We move beyond simple reproduction to practice scientific conservation breeding. A structured rescue and conservation plan develops distinct male bloodlines, protecting a small flock from isolation and inbreeding.
We carefully rotate rams and replace them with their most vital sons. This cycle preserves diversity while strengthening the hardy, useful traits we value—helping a small population remain as robust as a much larger one.

Regenerative rotational grazing
Disturbance, rest, and clean forage.
We guide the sheep across the landscape in a rhythm that honors the soil’s need for both disturbance and recovery. Keeping the flock in motion naturally interrupts parasite cycles and lets pasture flourish.

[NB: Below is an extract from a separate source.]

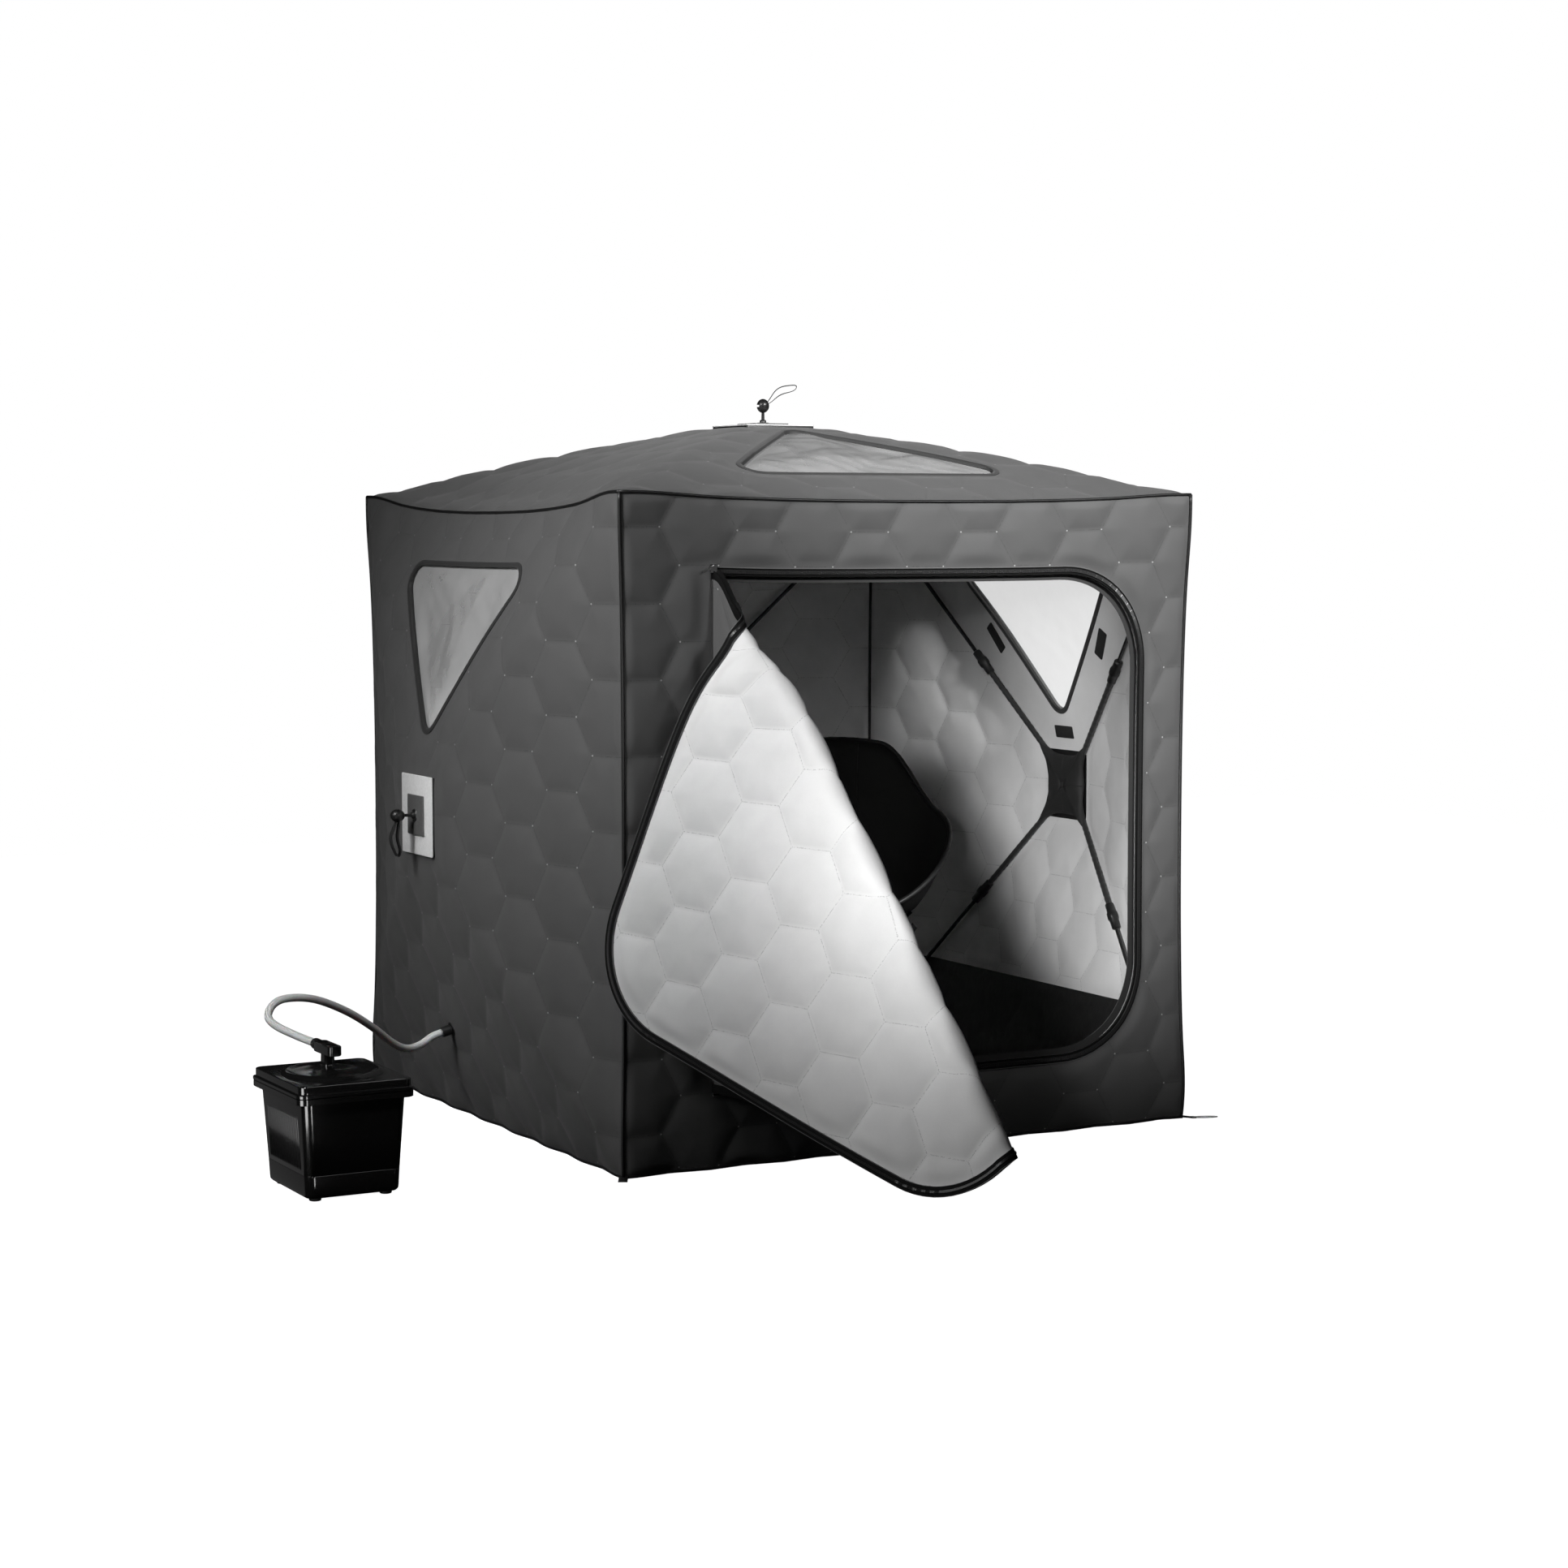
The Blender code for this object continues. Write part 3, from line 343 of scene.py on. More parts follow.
# ---- mesh tools -------------------------------------------------------------------------------
def piece(name, points, faces, materials, body=None, slot=None, marks=None, attributes=None):
    """A smooth-shaded mesh. marks gives each face its material, attributes a number for each point."""
    mesh = bpy.data.meshes.new(name)
    mesh.from_pydata(np.asarray(points, float).tolist(), [], [tuple(f) for f in np.asarray(faces).tolist()]
                     if isinstance(faces, np.ndarray) else faces)
    for mat in materials if isinstance(materials, (list, tuple)) else [materials]:
        mesh.materials.append(mat)
    mesh.shade_smooth()
    if marks is not None:
        mesh.polygons.foreach_set("material_index", np.asarray(marks, np.int32))
    for key, values in (attributes or {}).items():
        mesh.attributes.new(key, "FLOAT", "POINT").data.foreach_set("value", np.asarray(values, np.float32))
    mesh.update()
    obj = bpy.data.objects.new(name, mesh)
    bpy.context.collection.objects.link(obj)
    if body:
        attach(obj, body)
    return obj


def skin_of(loops, closed_ring=True, closed_run=False):
    """Points and quads of a surface through loops, one after another."""
    count, size = len(loops), len(loops[0])
    points = np.concatenate([np.asarray(loop, float) for loop in loops])
    faces = []
    for i in range(count if closed_run else count - 1):
        j = (i + 1) % count
        for k in range(size if closed_ring else size - 1):
            m = (k + 1) % size
            faces.append((i * size + k, i * size + m, j * size + m, j * size + k))
    return points, faces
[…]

Each move gives the sheep clean, nutrient-dense grass while improving forage growth and the land’s ability to hold water. It is how we cultivate a landscape as self-sustaining as the animals that call it home.

Automated systems
Constant care, even while we are away.
A secure perimeter of woven wire and high-tensile electric fencing protects the flock from predators. Within the pastures, irrigation timers keep grass growing while two-strand electric polywire holds sheep in their current paddock.
These simple, dependable systems let us focus our time on observation, thoughtful breeding decisions, and the work that genuinely needs human hands.
“We are not trying to remove nature from raising sheep. We are building a flock and a farm that work intelligently with it.”